# Problem requirements:
Copy exactly the block of lines between the one containing "LABEL_WALL), lower, material)" and the one containing "bpy.context.scene.collection.objects.link(empty)", inclusive.

>> Begin

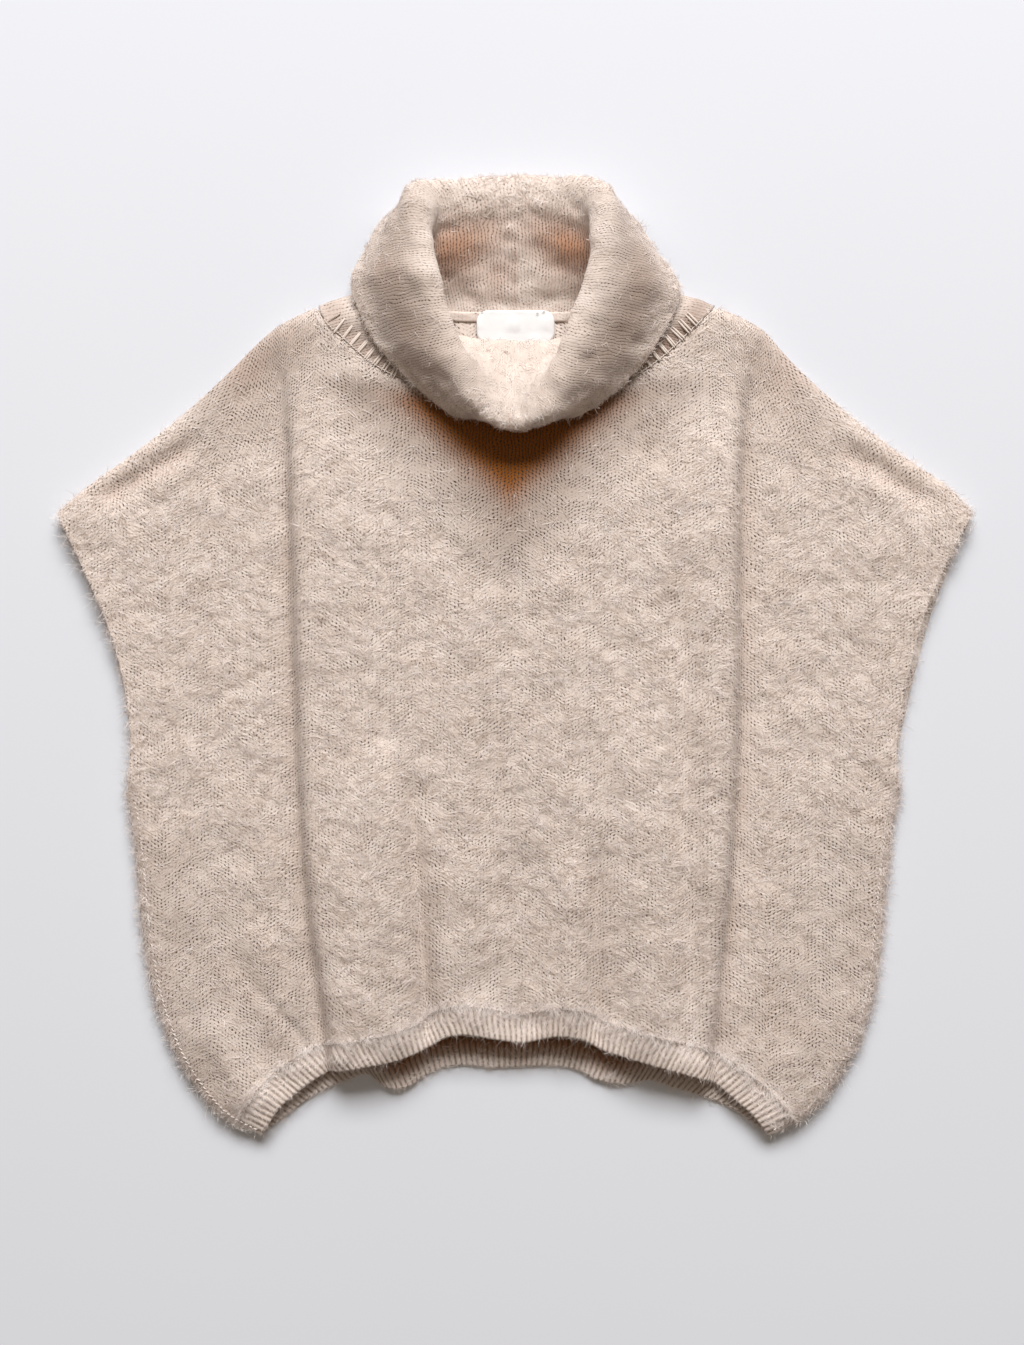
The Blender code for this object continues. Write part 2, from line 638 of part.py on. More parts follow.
def around(values, shares, at):
    """A periodic smooth curve through the sections' values, read at shares of the neck seam."""
    values = np.asarray(values, float)
    n = len(shares)
    result = []
    for share in at:
        k = int(np.searchsorted(shares, share, side="right")) - 1
        picks = [(k + step) % n for step in (-1, 0, 1, 2)]
        spots = [shares[p] + (k + step - p) // n for p, step in zip(picks, (-1, 0, 1, 2))]
        v0, v1, v2, v3 = (values[p] for p in picks)
        s0, s1, s2, s3 = spots
        t = (share - s1) / (s2 - s1)
        m1 = (v2 - v0) / (s2 - s0) * (s2 - s1)
        m2 = (v3 - v1) / (s3 - s1) * (s2 - s1)
        square, cube = t * t, t * t * t
        point = (2 * cube - 3 * square + 1) * v1 + (cube - 2 * square + t) * m1
        point = point + (3 * square - 2 * cube) * v2 + (cube - square) * m2
        result.append(point)
    return np.array(result)


def collar_profiles():
    """The collar's middle surface as a grid: rows run from the neck seam to the free edge."""
    seam, outward, at = neck_ring()
    table = np.array(COLLAR_SECTIONS)
    shares = table[:, 0]
    throat, inner, tip, outer_z, edge = (
        around(part, shares, at)
        for part in (table[:, 1:4], table[:, 4:7], table[:, 7:10], table[:, 10:11], table[:, 11:14])
    )
    columns = []
    for k in range(len(at)):
        low = seam[k] + LOW_SHARE * (throat[k] - seam[k])
        low[2] = seam[k][2] + LOW_RISE * (throat[k][2] - seam[k][2])
        wall = throat[k] + WALL_SHARE * (inner[k] - throat[k])
        outer = tip[k] + OUTER_SHARE * (edge[k] - tip[k])
        outer[2] = outer_z[k][0]
        skirt = outer + SKIRT_SHARE * (edge[k] - outer)
        skirt[2] += SKIRT_CROWN * (outer_z[k][0] - edge[k][2])
        points = [seam[k], low, throat[k], wall, inner[k], tip[k], outer, skirt, edge[k]]
        columns.append(along(smooth(points), np.linspace(0.0, 1.0, COLLAR_ROWS + 1)))
    return np.stack(columns, axis=1), outward


def build_collar(material):
    middle, outward = collar_profiles()
    normal = normals_of(middle, wrap=True)
    normal[0] = outward
    upper = middle + normal * COLLAR_WALL / 2
    lower = middle - normal * COLLAR_WALL / 2
    lowest = np.minimum(upper[..., 2], lower[..., 2])
    lift = np.maximum(0.0, -lowest)[..., None] * (0.0, 0.0, 1.0)
    add_wall("collar", upper + lift, lower + lift, material, wrap=True)


def build_tape(material):
    """The strip over the back neck seam, on the inside of the garment."""
    x = np.linspace(-TAPE_REACH, TAPE_REACH, TAPE_COLUMNS + 1)
    seam = np.interp(x, NECK_BACK[:, 0], NECK_BACK[:, 1])
    rows = []
    for past_seam, z in TAPE_SECTION:
        rows.append(np.stack([x, seam + past_seam, np.full_like(x, z)], axis=-1))
    lower = np.stack(rows)
    upper = lower + (0.0, 0.0, TAPE_WALL)
    add_wall("neck_tape", upper, lower, material)


def build_label(material):
    """A blank label that hangs from the tape onto the inside of the back."""
    width, length = LABEL_SIZE
    x = LABEL_X + np.linspace(-width / 2, width / 2, 5)
    rows = []
    for down, z in LABEL_SECTION:
        rows.append(np.stack([x, np.full_like(x, LABEL_TOP_Y - down * length), np.full_like(x, z)], axis=-1))
    lower = np.stack(rows)
    add_wall("label", lower + (0.0, 0.0, LABEL_WALL), lower, material)


def main():
    clear_scene()
    knit = fabric("brushed_mohair_knit", KNIT_COLOUR, 0.95)
    woven = fabric("woven_label", LABEL_COLOUR, 0.8)
    build_back(knit)
    build_front(knit)
    build_collar(knit)
    build_tape(knit)
    build_label(woven)


main()
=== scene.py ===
"""Looks of an oversized brushed-mohair sweater with a poncho cut, laid flat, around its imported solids.

Every sheet of cloth is a thin shell on the form of its solid, with finer creases, ribs, seams and a nap of
fibres. Lengths below are in millimetres and +Y runs towards the collar; meshes are written in metres.
"""

import math

import bpy
import numpy as np
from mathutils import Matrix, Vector


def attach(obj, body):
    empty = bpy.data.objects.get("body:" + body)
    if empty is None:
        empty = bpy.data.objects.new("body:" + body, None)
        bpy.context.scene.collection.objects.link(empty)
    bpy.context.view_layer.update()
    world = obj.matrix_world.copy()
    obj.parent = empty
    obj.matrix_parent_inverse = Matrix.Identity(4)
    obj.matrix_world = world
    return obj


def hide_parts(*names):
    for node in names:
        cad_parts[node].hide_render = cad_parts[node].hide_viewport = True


bl_info = {
    "name": "Brushed mohair sweater",
    "version": (1, 0, 0),
    "blender": (4, 5, 0),
    "location": "3D View > Sidebar > Sweater",
    "description": "Knitted panels, collar, ribs, seams and nap of an oversized sweater laid flat",
    "category": "Object",
}

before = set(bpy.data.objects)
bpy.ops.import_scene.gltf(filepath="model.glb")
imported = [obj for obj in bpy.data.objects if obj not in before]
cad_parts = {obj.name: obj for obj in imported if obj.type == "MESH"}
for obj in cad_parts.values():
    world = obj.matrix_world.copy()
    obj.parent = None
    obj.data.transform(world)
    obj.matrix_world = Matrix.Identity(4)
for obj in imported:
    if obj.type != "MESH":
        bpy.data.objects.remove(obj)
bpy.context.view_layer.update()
BODY = "root"

MM = 0.001  # metres in one millimetre
ORIGIN_Y = 0.1  # y in the tables below of the outline's middle, where the origin is put
UP = (0.0, 0.0, 1.0)
LEFT, RIGHT = 1, 2  # columns of the outline tables
SIDES = {LEFT: "left", RIGHT: "right"}
INWARD = {LEFT: 1.0, RIGHT: -1.0}  # which way along x the middle of the garment is

# Cloth
PANEL_WALL = 3.0  # brushed knit, front and back
RIB_WALL = 2.6  # hem bands between their ribs
COLLAR_WALL = 3.0
TAPE_WALL = 1.4
LABEL_WALL = 0.8
GAP = 0.3  # between pieces at a seam

# Hem bands
BAND_WIDTH = 24.0
BAND_START = 6.0  # over which the ribs grow out of the panel
RIB_PITCH = 4.4
RIB_RELIEF = 1.0
RIB_POINTS = 6  # points across one rib
RIB_UNEVEN = 0.18  # how much one rib's height differs from the next
RIB_SEED = 7

# How high the laid-out front stands over the back
FOLD_EDGE_Z = 4.9  # middle of the front's wall where it meets the back at a closed edge
FLAP_RISE = 7.4
FOLD_ROUND = 15.0
CENTRE_RISE = 14.0
HEM_DROP = 5.0
STEP_WIDTH = 9.0
CREASE_DEPTH = 4.4
CREASE_WIDTH = 7.0

# Neck tape and label
TAPE_REACH = 100.0
LABEL_SIZE = (62.0, 26.0)
LABEL_X = 0.4
LABEL_TOP_Y = 275.5
LABEL_CORNER = 9.0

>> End

# Task response:
    add_wall("label", lower + (0.0, 0.0, LABEL_WALL), lower, material)


def main():
    clear_scene()
    knit = fabric("brushed_mohair_knit", KNIT_COLOUR, 0.95)
    woven = fabric("woven_label", LABEL_COLOUR, 0.8)
    build_back(knit)
    build_front(knit)
    build_collar(knit)
    build_tape(knit)
    build_label(woven)


main()
=== scene.py ===
"""Looks of an oversized brushed-mohair sweater with a poncho cut, laid flat, around its imported solids.

Every sheet of cloth is a thin shell on the form of its solid, with finer creases, ribs, seams and a nap of
fibres. Lengths below are in millimetres and +Y runs towards the collar; meshes are written in metres.
"""

import math

import bpy
import numpy as np
from mathutils import Matrix, Vector


def attach(obj, body):
    empty = bpy.data.objects.get("body:" + body)
    if empty is None:
        empty = bpy.data.objects.new("body:" + body, None)
        bpy.context.scene.collection.objects.link(empty)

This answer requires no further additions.